Random Fantasy Lit Thoughts

I don't know why I never thought to look for analysis/critique of Fritz Leiber's Lankhmar books before, but having done so I'm now wondering why there doesn't seem to be more of it out there. If Elric is the anti-Conan, then surely the world of Newhon is the anti-Middle Earth, and any fantasy writer that's ever had an urbane city of thieves and plots owes a major debt to Lankhmar. (Heck, if there was no Lanhkhmar, there would have been no Thieves' World, that's for sure.)

So why isn't there more discussion of it? Mixed in among the reams and reams of treatises on Tolkien, and the smaller-but-still-notable analysis of Robert E. Howard, you'd expect to find at least a little something. Two picaresque-prone heroes who wander about a magical world set on the inside of a sphere (thus enabling you to sail to the far side of the world and encounter the sun, moon, and stars), and Death rather ineptly sets traps for them because they've become too powerful and famous?

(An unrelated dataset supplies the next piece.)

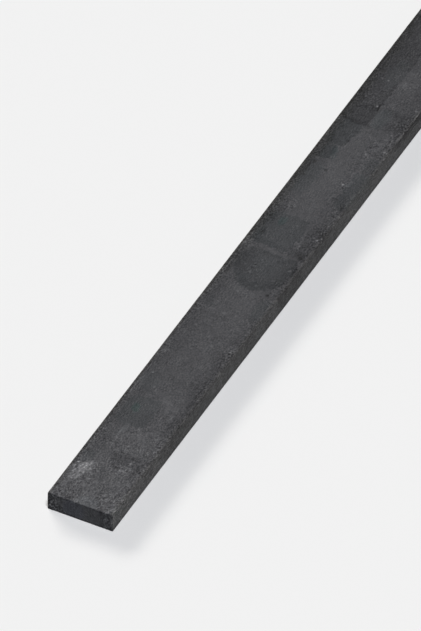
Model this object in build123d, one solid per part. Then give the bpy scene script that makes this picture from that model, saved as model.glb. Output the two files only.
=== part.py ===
from build123d import *

import os

# Hot-rolled steel flat bar, sawn to a stock length.
#
# The bar is one rolled piece, so it is one solid. It lies on a broad face:
#   +X  along the bar, the direction it was rolled in
#   +Y  across its width
#   +Z  up through its thickness
# The origin is the centre of the face it rests on. Lengths are in millimetres.

# The size it is sold by
LENGTH = 1000.0
WIDTH = 20.0
THICKNESS = 6.0

# What the mill leaves: the broad faces are flat, because the rolls press on them, while the
# narrow edges spread freely in the last pass and stay slightly full at mid-thickness.
CORNER_RADIUS = 0.2
EDGE_CROWN = 0.08

# What the saw leaves: square ends, with the burr taken off their sharp outline.
END_BREAK = 0.15


def rolled_section() -> Sketch:
    """The section across the bar, resting on Z = 0, with crowned edges and tight corners."""
    corner_y = WIDTH / 2 - EDGE_CROWN
    with BuildSketch(Plane.YZ) as section:
        with BuildLine():
            Line((-corner_y, 0), (corner_y, 0))
            ThreePointArc((corner_y, 0), (WIDTH / 2, THICKNESS / 2), (corner_y, THICKNESS))
            Line((corner_y, THICKNESS), (-corner_y, THICKNESS))
            ThreePointArc((-corner_y, THICKNESS), (-WIDTH / 2, THICKNESS / 2), (-corner_y, 0))
        make_face()
        fillet(section.vertices(), radius=CORNER_RADIUS)
    return section.sketch


def flat_bar() -> Part:
    """The section run out both ways to the stock length and cut square at each end."""
    bar = extrude(rolled_section(), amount=LENGTH / 2, both=True)
    faces_along = bar.faces().sort_by(Axis.X)
    outlines = faces_along[0].edges() + faces_along[-1].edges()
    return chamfer(outlines, length=END_BREAK)


os.makedirs("parts", exist_ok=True)
export_step(flat_bar(), "parts/flat_bar.step")
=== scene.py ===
"""Looks of a hot-rolled steel flat bar: its skin of mill scale, the floor, the light, the camera.

Blender objects are in metres in the CAD's frame: +X along the bar, +Y across it, +Z up, and the
origin at the centre of the face it rests on. The skin is worked out in millimetres.

The finish is laid out on a net of the bar, as if its skin were unfolded flat. "Along" runs from
the near end (-X), and "girth" runs round the section from the top face's left edge (+Y):

    top face     girth 0 to 20            right side   girth 20 to 26, downwards
    left side    girth 0 to -6            bottom face  girth 26 to 46, back towards +Y
    near end     along 0 to -6, folded down from the top face; the far end likewise
"""
import math
from typing import NamedTuple

import bmesh
import bpy
import numpy as np
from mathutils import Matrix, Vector, noise


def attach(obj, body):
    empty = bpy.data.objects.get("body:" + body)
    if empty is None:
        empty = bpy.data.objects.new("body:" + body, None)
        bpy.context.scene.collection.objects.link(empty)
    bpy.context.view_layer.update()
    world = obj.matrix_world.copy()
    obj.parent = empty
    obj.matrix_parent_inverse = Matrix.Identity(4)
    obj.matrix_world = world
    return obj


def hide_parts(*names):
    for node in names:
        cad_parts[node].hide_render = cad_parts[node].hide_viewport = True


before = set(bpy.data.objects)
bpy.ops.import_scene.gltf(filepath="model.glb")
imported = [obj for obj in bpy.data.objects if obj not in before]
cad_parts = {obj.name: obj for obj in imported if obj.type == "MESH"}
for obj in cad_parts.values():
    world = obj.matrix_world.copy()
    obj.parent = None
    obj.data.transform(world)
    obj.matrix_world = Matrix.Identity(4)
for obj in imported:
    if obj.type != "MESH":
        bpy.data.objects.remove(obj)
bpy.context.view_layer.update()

MM = 0.001              # a millimetre, in Blender's metres

# The bar's section and length, as in the CAD
LENGTH = 1000.0
WIDTH = 20.0
THICKNESS = 6.0
CORNER_RADIUS = 0.2
EDGE_CROWN = 0.08
END_BREAK = 0.15
GIRTH = 2 * (WIDTH + THICKNESS)


# =======================================================================================
# Marks: what the mill, the saw and storage left on this bar, and some painted light and shade, laid
# out on the net


class Mark(NamedTuple):
    """A patch, stain, spot or line. It is oval, or squarer as its power grows past 2."""

    along: float            # centre
    girth: float
    length: float           # half its size along the bar and round it
    width: float
    levels: float           # how much lighter it is than what lies round it, in grey levels
    turn: float = 0.0       # degrees, from along towards girth
    power: float = 2.0
    soft: float = 0.5       # width of its rim
    ragged: float = 0.3     # how far its outline wanders
    teal: float = 0.0       # loss of red, in grey levels
    blue: float = 0.0       # gain of blue
    calm: float = 0.0       # share of the grain that it hides, or below 0, adds
    # the pale flecks are painted highlights on lumps of scale, with painted shade beside them
    flecks: float = 0.0     # grey levels of the pale flecks that it is strewn with
    raised: float = 0.0     # how far its scale stands above the rest, in millimetres
    stop: float = 1e6       # where it is cut off along the bar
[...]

Leiber's fantasy is more fantastical than Howard, or Tolkien for that matter, because he didn't try to present a realistic world. Nehwon is a dreamscape, not a landscape.

Probably if there's a weakness in the Lankhmar stories, it's that they're uneven. Unlike Howard's tales of Conan, which were all written over 5-10 years, Leiber wrote about Lankhmar in fits and spurts for three decades, so naturally they're going to be "all over the place" in terms of quality and subject matter. (As far as my own preferences go, I tend to enjoy his earlier, more purely sword-and-sorcery stuff, to the later weird sex and odd rambling. There's something to be said for writing for the '50s publishing mentality over that of the '70s.)

I wonder if maybe it's because Leiber seems so much more contemporary than either Howard or Tolkein. (The earliest Lankhmar stories were written shortly after Howard's suicide and predate the good professor, but Tolkien deliberately used a more archaic style, and Howard just couldn't stop himself from writing like a cross between Homer and Hemingway.) Leiber's sly satirical style and more modern word usage make his wild images seem more like a head trip than an epic fantasy, so maybe he doesn't have that "on a higher plane" feel that a lot of fantasy readers love so much.

Or maybe he just hasn't been dead long enough. It has barely been 12 years, after all. I dunno.